One rare exception is Theophrastus' A Treatise on Smells. It stands out because traditional philosophy has largely ignored olfaction. At best, the nose has appeared as a literary motif—more often a subject of amusement, wordplay, or aesthetic curiosity, appreciated only by certain artists and perfumers.
Traditional philosophy never dared consider smell as a path to truth, seemingly heeding the advice of St. Bernard, who warned that "odoratus impedit cogitationem" (the sense of smell hinders thought).
In the context of Arab linguistic and cultural traditions, the sense of smell has not been associated with knowledge but rather with pride and honour. The Arabic language, while recognising a moral or religious dimension to smell, does not attribute to it a cognitive function. In Arab customs, the nose is not a tool for understanding but a symbol of status and dignity.

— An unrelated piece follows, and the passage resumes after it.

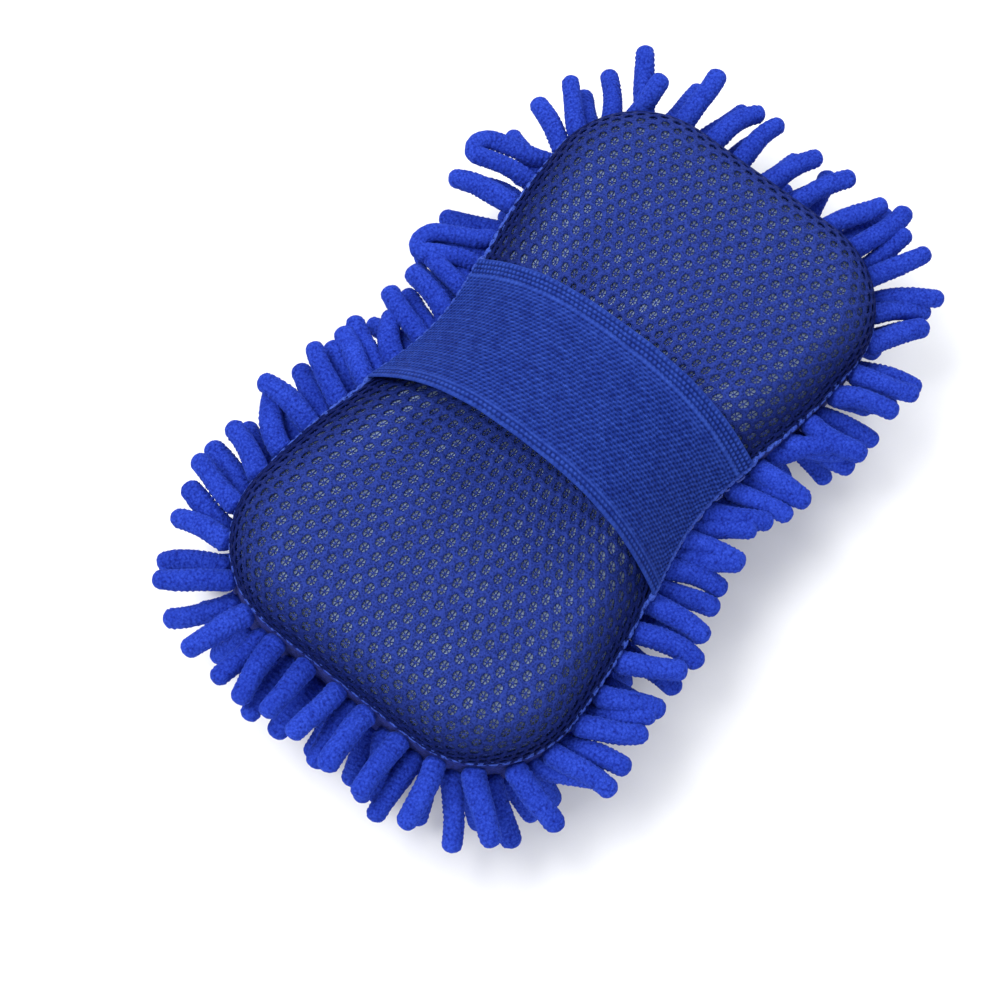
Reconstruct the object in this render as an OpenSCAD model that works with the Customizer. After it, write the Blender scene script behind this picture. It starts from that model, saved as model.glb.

This is evident in many Arabic references, where the words for 'nose' and 'pride' are often linked. As Al-Jahiz notes in The Book of Animals: "The nose is pride and the object of arrogance." European languages also exhibit a moral framing of smell, with numerous expressions associating olfaction with moral and social judgments.
Up close and personal
Some sociologists, such as G. Simmel, argue that social relations are not merely a matter of morality but that they are also fundamentally shaped by the senses. According to Simmel, sensory perception provides information beyond verbal communication.
It also plays a crucial role in shaping social interactions before words are even spoken. When two people meet, they can immediately experience feelings of attraction or repulsion, influencing their perception of one another and determining the nature of their subsequent interactions.

Though traditionally considered a secondary sense, Simmel grants smell a central role in The Sociology of the Senses. Unlike sight and hearing, which function at a distance, smell requires physical proximity. Odours cannot be easily separated from the people or things that emit them.
That is precisely why they provoke such instinctive reactions. Unlike visual or auditory perceptions, which can be subjected to abstract reflection, smells elicit immediate emotional responses. Simmel says sensitivity to odours "necessarily leads to discrimination and divergence" and constitutes one of the sensory foundations of social segregation in the modern world.
Social relationships
More than any other sense, smell underlies strategies of exclusion, clustering, and spatial separation, shaping how urban spaces are shared and influencing the social geography of cities. Smells can reinforce or create distinctions. In this way, the nose plays a crucial role in regulating social interactions.
It is the sense of dimensions and distances. We can 'stick our where it does not belong,' violating boundaries and straining relationships. It can suggest repulsion. The French have a saying: 'Je ne peux pas le sentir' (I can't smell him), meaning that they cannot bear to be in someone's company.
In French, the word 'sagacité' is a term that Arabic uses to refer to 'discernment'. It originates from the Latin 'sagax' (keen sense of smell). Intelligence, then, has links to olfaction. The perceptive individual—the labib—is someone who knows how to use their nose wisely.
The nose, therefore, is not merely a symbol of social and moral values; it also serves as a cognitive tool, helping thought overcome some of its limitations. Some of the great European writers—Baudelaire, Balzac, Proust—embraced the sense of smell as the ultimate medium of memory, the sense of remembrance par excellence.
This does not seem to extend to philosophy. Even when philosophers address the question of smell, they do not do so in a philosophical sense. Descartes, for instance, discussed it in Treatise on Man purely in physiological terms.